Richard Butcher examines the far horizon theme of the impact of financial inequality.

By Richard Butcher

In my blog “Up periscope – looking to the horizon” I explained why it’s important to look ahead to anticipate what may be coming and try to work out its impact. If we can work out the impact, we can pre-plan how to create opportunity or to mitigate risk.

There are three horizons to look to. The near horizon, which is stuff we’re aware and have a pretty good understanding of; the far horizon which is stuff we’re aware of but don’t yet fully understand; and over the horizon, which is stuff we’re not aware of but still need to be prepared for.

This blog considers a far horizon item – the impact of financial inequality.

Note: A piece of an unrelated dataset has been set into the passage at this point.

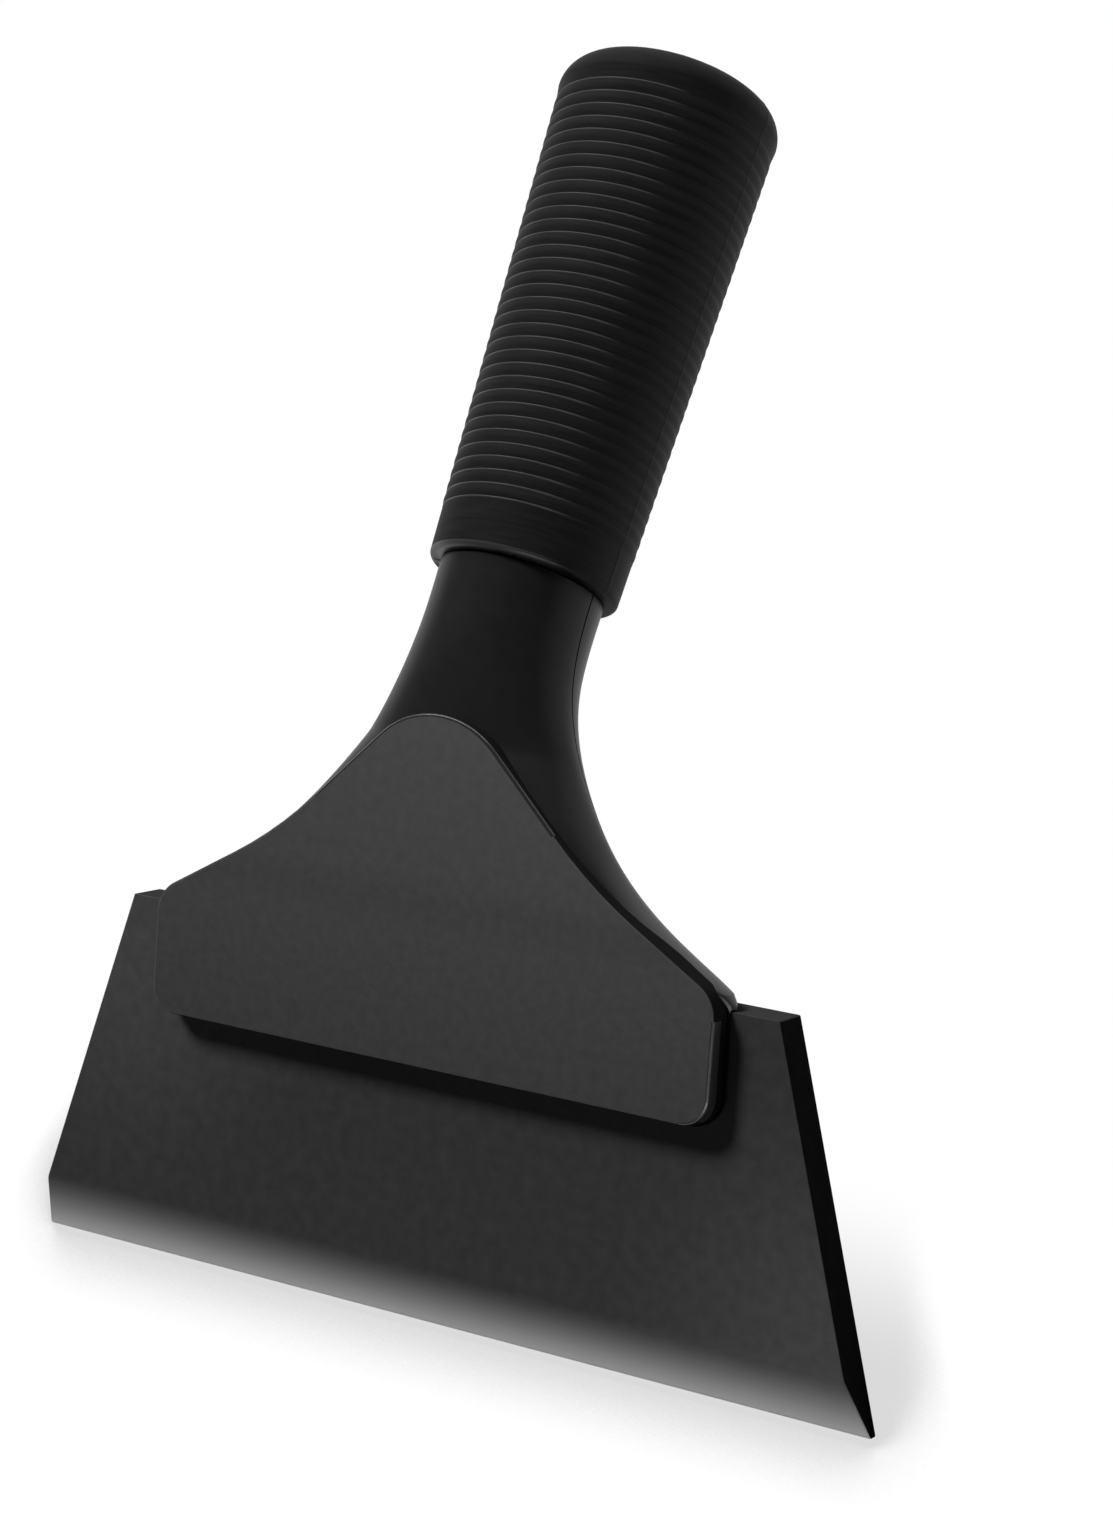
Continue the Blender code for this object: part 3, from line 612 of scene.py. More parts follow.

HG Wells’ 1895 novella ‘The Time Machine’ imagined, well, in the words of the opening paragraph “a most amazing time”. The main character (and a fun fact: he is unidentified throughout the book save that he lives in Richmond) invents and rides a time machine to either end of Earth’s time. He watches the dinosaurs roam (across Richmond!) and the dying sun setting. But the main part of the story is set in the year 807,701. It shouldn’t be a surprise that man has evolved, but what is more interesting is that there has been a division into two species: the surface-dwelling, blond and beautiful Eloi, and the subterranean, caveman-like Morlocks.

In the film version it’s implied the division was caused by war, but the book takes, so some suggest, a darker path. Their theory is the book was a critique of capitalist society – Wells allegedly suggesting the Morlocks were descended from the working class and the Eloi from the upper. If that is so, there is a twist in the tale, but I’ll leave you to discover that.

It seems fantastic to think two species could evolve based around class lines – particularly now almost 130 years after the book was written, but the central premise, that two lines could emerge, because of difference of experience is perfectly valid. In fact, that’s precisely how evolution works.

Where in Wells’ mind class was the driver of this division, perhaps to our minds it would be financial. And why couldn’t this happen? The financial divide is huge and its effects pernicious.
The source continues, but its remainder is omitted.